| Given task |
Return each entry exactly, with none missing.

| Provided records |

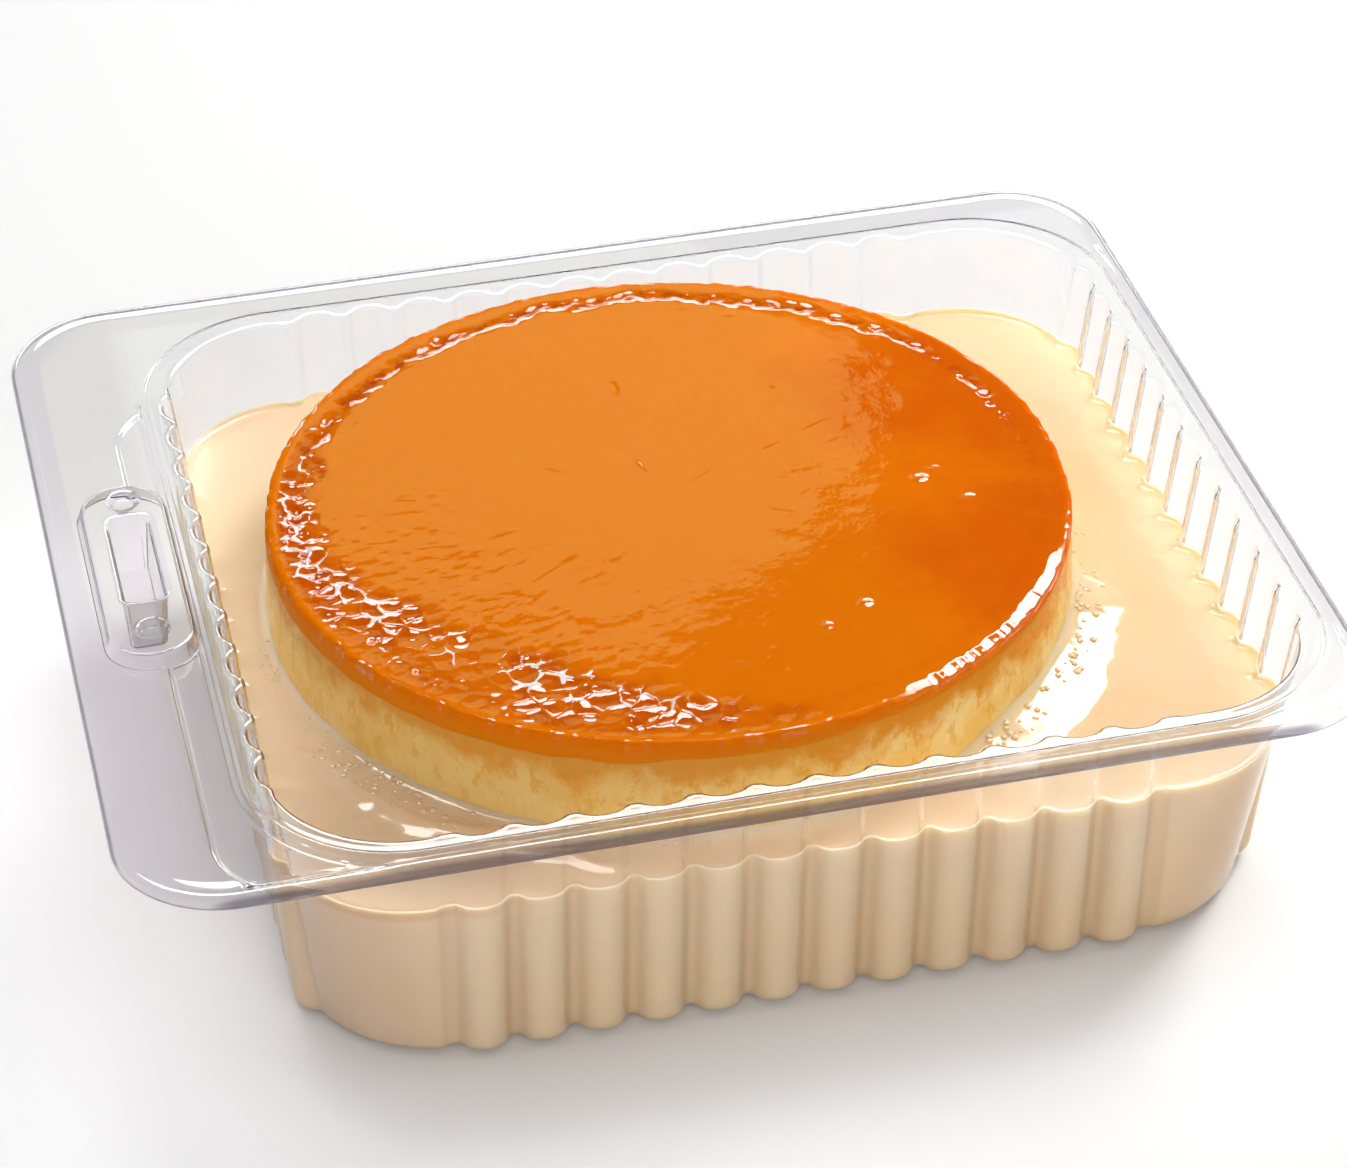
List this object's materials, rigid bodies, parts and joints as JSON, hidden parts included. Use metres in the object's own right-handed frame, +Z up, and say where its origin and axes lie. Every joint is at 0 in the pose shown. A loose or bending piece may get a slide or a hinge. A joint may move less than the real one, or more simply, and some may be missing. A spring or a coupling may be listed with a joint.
{
  "type": "creme caramel flan in a clear tray",
  "caption": "Round caramel-topped custard flan standing in creamy milk sauce in a clear ribbed plastic tray with a wide snap-lock rim.",
  "frame": {"origin": "underside of the tray's floor, at the middle of the ribbed basin", "axes": "+Z up; +X along the long side, away from the wide rim with the snap lock; +Y towards the back"},
  "size_m": [0.2265, 0.1898, 0.0572],
  "materials": {
    "clear_plastic": "clear glossy formed sheet",
    "milk": "smooth creamy liquid",
    "custard": "soft moist custard",
    "caramel": "wet glossy caramel"
  },
  "bodies": {
    "root": {"tray": "clear_plastic", "milk_sauce": "milk", "custard": "custard", "caramel_layer": "caramel"}
  },
  "joints": []
}
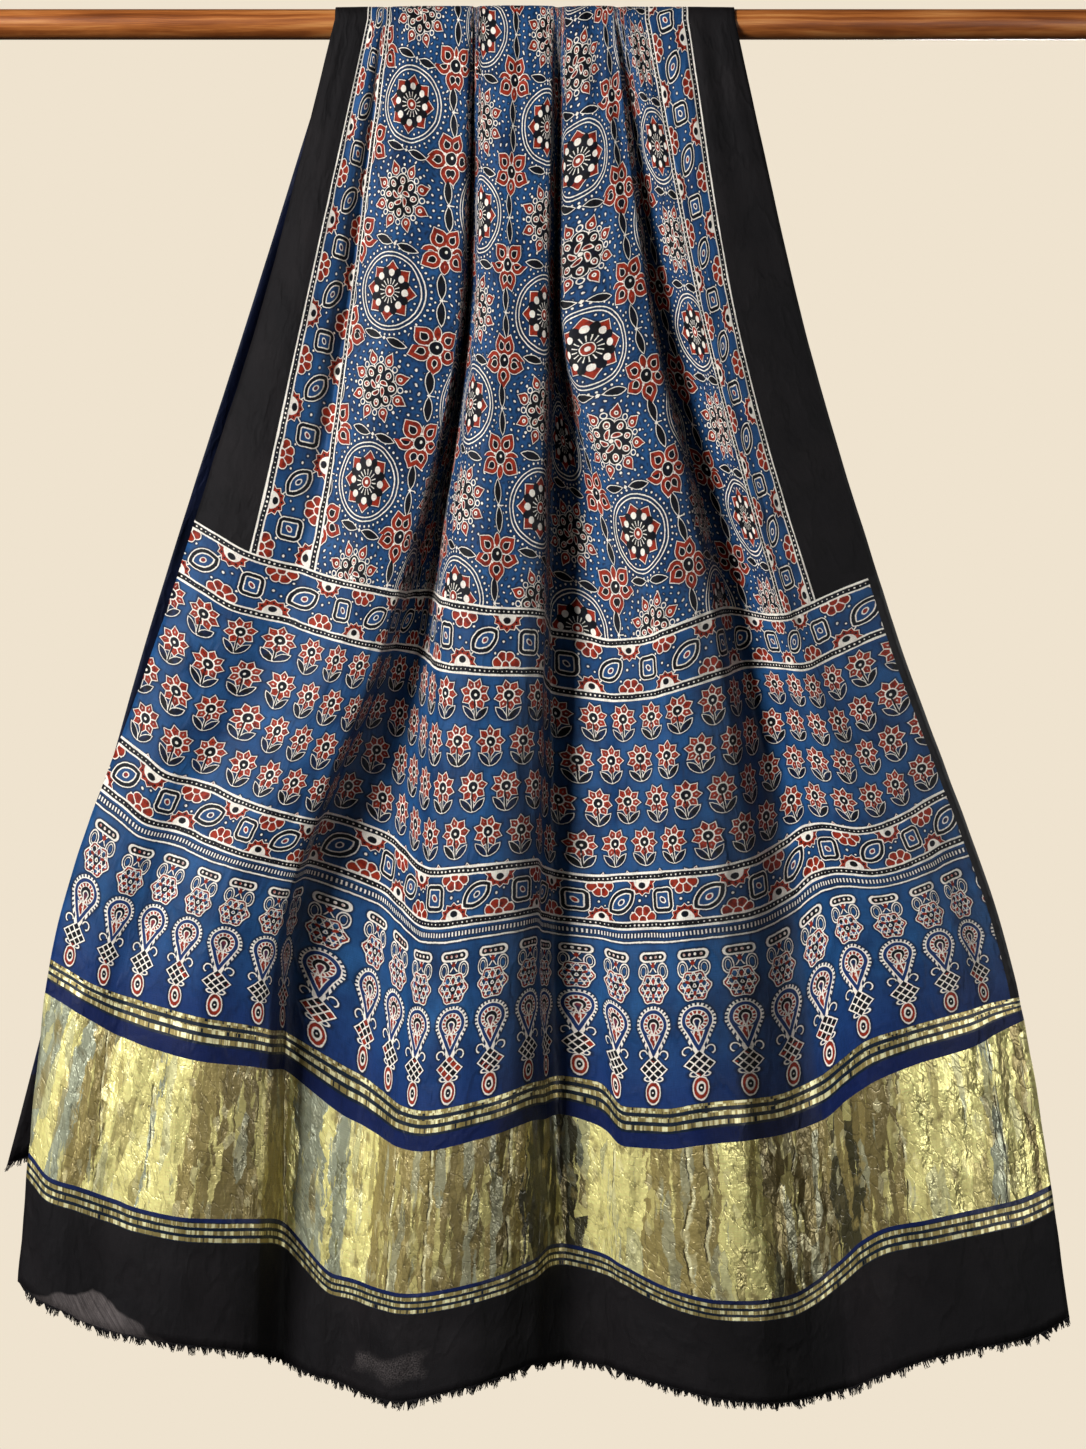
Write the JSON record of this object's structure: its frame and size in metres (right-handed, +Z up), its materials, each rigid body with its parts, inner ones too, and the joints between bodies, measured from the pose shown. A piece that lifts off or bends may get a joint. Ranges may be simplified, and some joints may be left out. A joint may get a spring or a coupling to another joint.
{
  "type": "ajrakh cloth on a wooden rod",
  "caption": "Long block-printed cloth with a gold tissue band and frayed ends, draped in folds over a round wooden rod.",
  "frame": {"origin": "middle of the rod's axis, where what carries the rod holds it up", "axes": "+X along the rod to the right of someone who faces the cloth's front, +Z up, the front faces -Y"},
  "size_m": [1.1, 0.1253, 1.2986],
  "materials": {
    "cloth": "soft satin weave, printed in indigo, madder, black and cream",
    "fringe": "matt black threads",
    "rod": "glossy brown stain"
  },
  "bodies": {
    "root": {"cloth": "cloth", "fringe_front": "fringe", "fringe_back": "fringe", "rod": "rod"}
  },
  "joints": []
}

| Correct result |
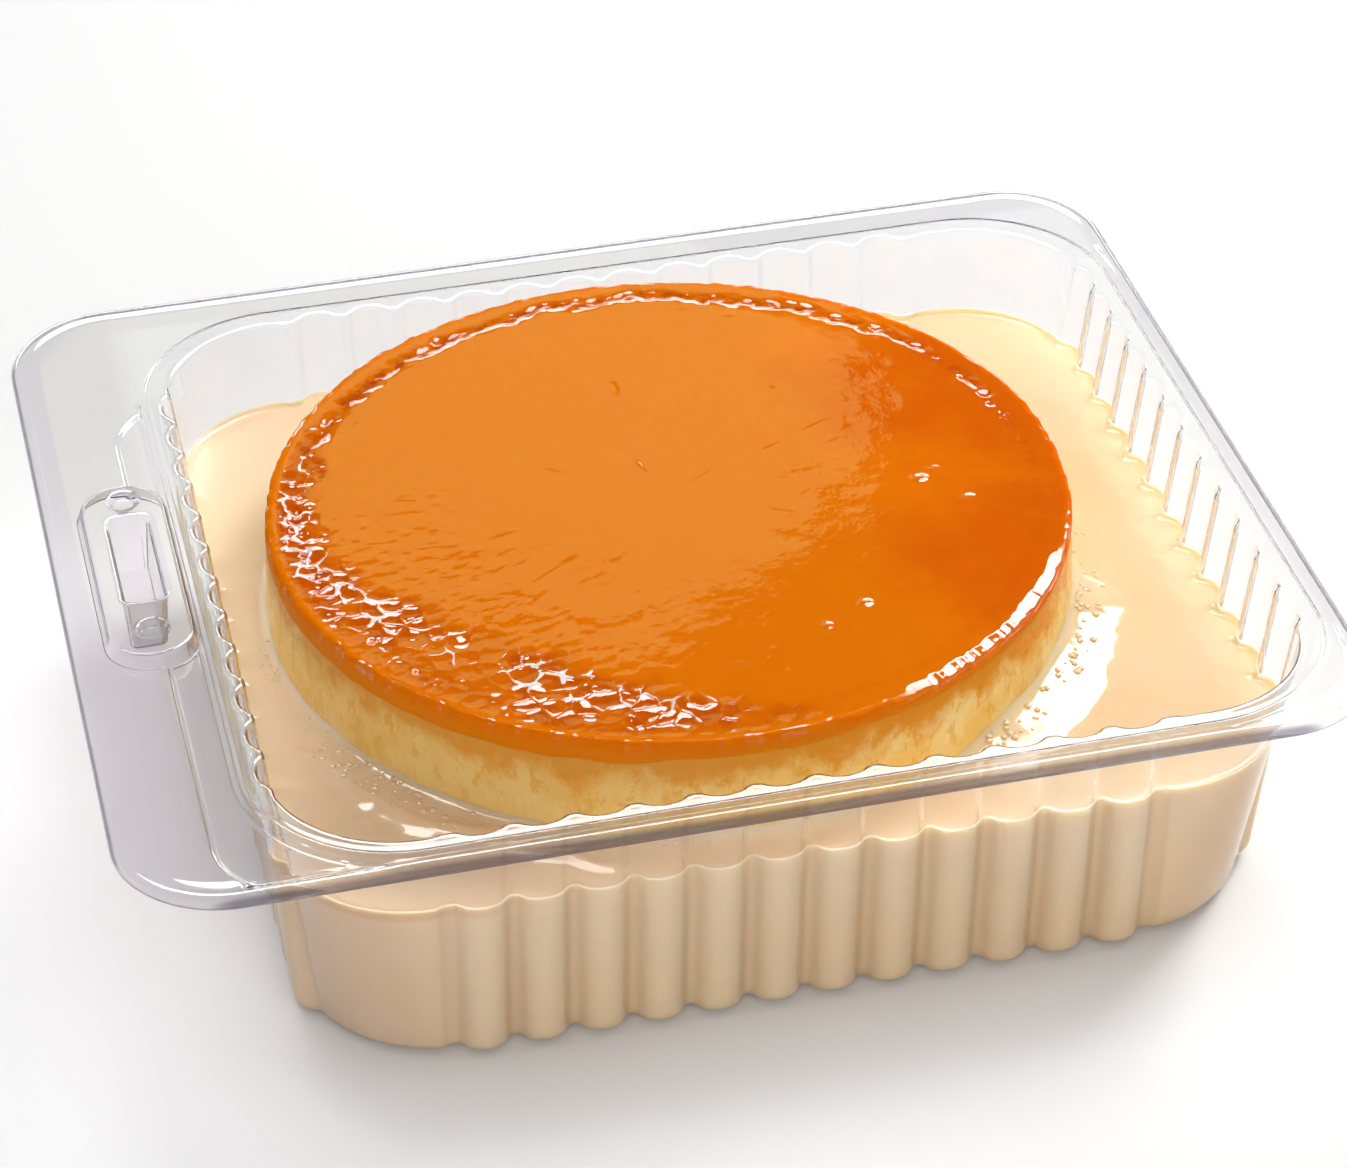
List this object's materials, rigid bodies, parts and joints as JSON, hidden parts included. Use metres in the object's own right-handed frame, +Z up, and say where its origin and axes lie. Every joint is at 0 in the pose shown. A loose or bending piece may get a slide or a hinge. A joint may move less than the real one, or more simply, and some may be missing. A spring or a coupling may be listed with a joint.
{
  "type": "creme caramel flan in a clear tray",
  "caption": "Round caramel-topped custard flan standing in creamy milk sauce in a clear ribbed plastic tray with a wide snap-lock rim.",
  "frame": {"origin": "underside of the tray's floor, at the middle of the ribbed basin", "axes": "+Z up; +X along the long side, away from the wide rim with the snap lock; +Y towards the back"},
  "size_m": [0.2265, 0.1898, 0.0572],
  "materials": {
    "clear_plastic": "clear glossy formed sheet",
    "milk": "smooth creamy liquid",
    "custard": "soft moist custard",
    "caramel": "wet glossy caramel"
  },
  "bodies": {
    "root": {"tray": "clear_plastic", "milk_sauce": "milk", "custard": "custard", "caramel_layer": "caramel"}
  },
  "joints": []
}
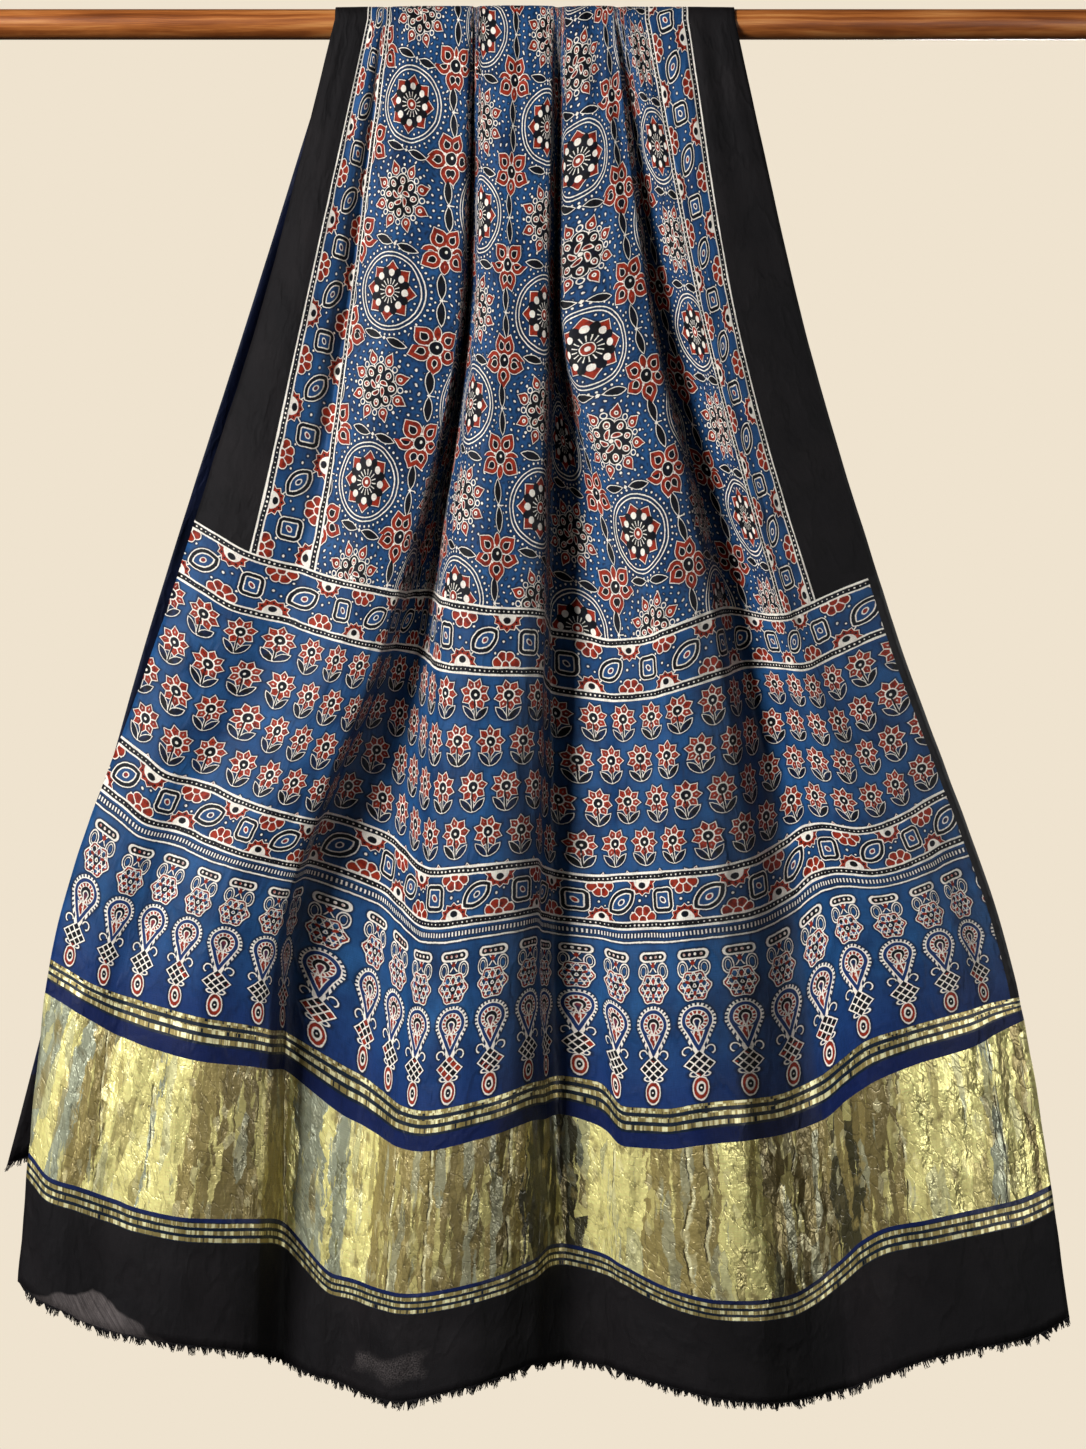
Write the JSON record of this object's structure: its frame and size in metres (right-handed, +Z up), its materials, each rigid body with its parts, inner ones too, and the joints between bodies, measured from the pose shown. A piece that lifts off or bends may get a joint. Ranges may be simplified, and some joints may be left out. A joint may get a spring or a coupling to another joint.
{
  "type": "ajrakh cloth on a wooden rod",
  "caption": "Long block-printed cloth with a gold tissue band and frayed ends, draped in folds over a round wooden rod.",
  "frame": {"origin": "middle of the rod's axis, where what carries the rod holds it up", "axes": "+X along the rod to the right of someone who faces the cloth's front, +Z up, the front faces -Y"},
  "size_m": [1.1, 0.1253, 1.2986],
  "materials": {
    "cloth": "soft satin weave, printed in indigo, madder, black and cream",
    "fringe": "matt black threads",
    "rod": "glossy brown stain"
  },
  "bodies": {
    "root": {"cloth": "cloth", "fringe_front": "fringe", "fringe_back": "fringe", "rod": "rod"}
  },
  "joints": []
}